The alarm was sounded decades ago by environmentalists — and was little heeded. The picture, meanwhile, has changed: Africa is now a leader in destructiveness. The numbers have changed: U.N. specialists estimate 60 acres of tropical forest are felled worldwide every minute, up from 50 a generation back. And the fears have changed.
Experts still warn of extinction of animal and plant life, of the loss of forest peoples' livelihoods, of soil erosion and other damage. But scientists today worry urgently about something else: the fateful feedback link of trees and climate.
Global warming is expected to dry up and kill off vast tracts of rain forest, and dying forests will feed global warming.
"If we lose forests, we lose the fight against climate change," declared more than 300 scientists, conservation groups, religious leaders and others in an appeal for action at December's climate conference in Bali, Indonesia.
The burning or rotting of trees that comes with deforestation — at the hands of ranchers, farmers, timbermen — sends more heat-trapping carbon dioxide into the atmosphere than all the world's planes, trains, trucks and automobiles. Forest destruction accounts for about 20 percent of manmade emissions, second only to burning of fossil fuels for electricity and heat. Conversely, healthy forests absorb carbon dioxide and store carbon.
"The stakes are so dire that if we don't start turning this around in the next 10 years, the extinction crisis and the climate crisis will begin to spiral out of control," said Roman Paul Czebiniak, a forest expert with Greenpeace International. "It's a very big deal."
The December U.N. session in Bali may have been a turning point, endorsing negotiations in which nations may fashion the first global financial plan for compensating developing countries for preserving their forests.
The latest data from the Food and Agriculture Organization (FAO) helped spur delegates to action.
"Deforestation continues at an alarming rate of about 13 million hectares (32 million acres) a year," the U.N. body said in its latest "State of the World's Forests" report.
Because northern forests remain essentially stable, that means 50,000 square miles of tropical forest are being cleared every 12 months _ equivalent to one Mississippi or more than half a Britain. The lumber and fuelwood removed in the tropics alone would fill more than 1,000 Empire State Buildings, FAO figures show.

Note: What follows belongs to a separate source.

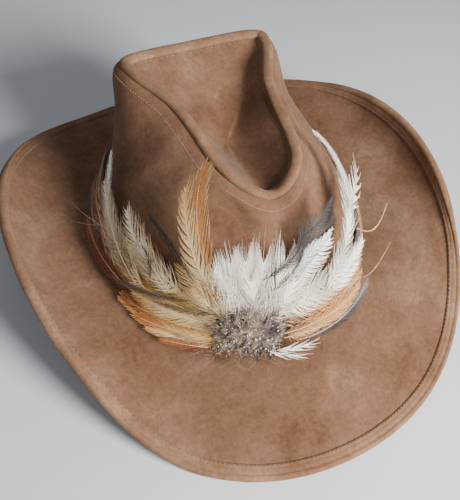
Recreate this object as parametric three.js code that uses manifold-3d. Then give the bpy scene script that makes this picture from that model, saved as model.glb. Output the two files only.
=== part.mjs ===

Although South America loses slightly more acreage than Africa, the rate of loss is higher here _ almost 1 percent of African forests gone each year. In 2000-2005, the continent lost 10 million acres a year, including big chunks of forest in Sudan, Zambia and Tanzania, up from 9 million a decade earlier, the FAO reports.
Across the tropics the causes can be starkly different.
The Amazon and other South American forests are usually burned for cattle grazing or industrial-scale soybean farming. In Indonesia and elsewhere in southeast Asia, island forests are being cut or burned to make way for giant plantations of palm, whose oil is used in food processing, cosmetics and other products.
In Africa, by contrast, it's individuals hacking out plots for small-scale farming.
Here in Nigeria's southeastern Cross Rivers State, home to one of the largest remaining tropical forests in Africa, people from surrounding villages of huts and cement-block homes go to the forest each day to work their pineapple and cocoa farms. They see no other way of earning money to feed their families.
"The developed countries want us to keep the forests, since the air we breathe is for all of us, rich countries and poor countries," said Ogar Assam Effa, 54, a tree plantation director and member of the state conservation board.
"But we breathe the air, and our bellies are empty. Can air give you protein? Can air give you carbohydrates?" he asked. "It would be easy to convince people to stop clearing the forest if there was an alternative."
The state, which long ago banned industrial logging, is trying to offer alternatives.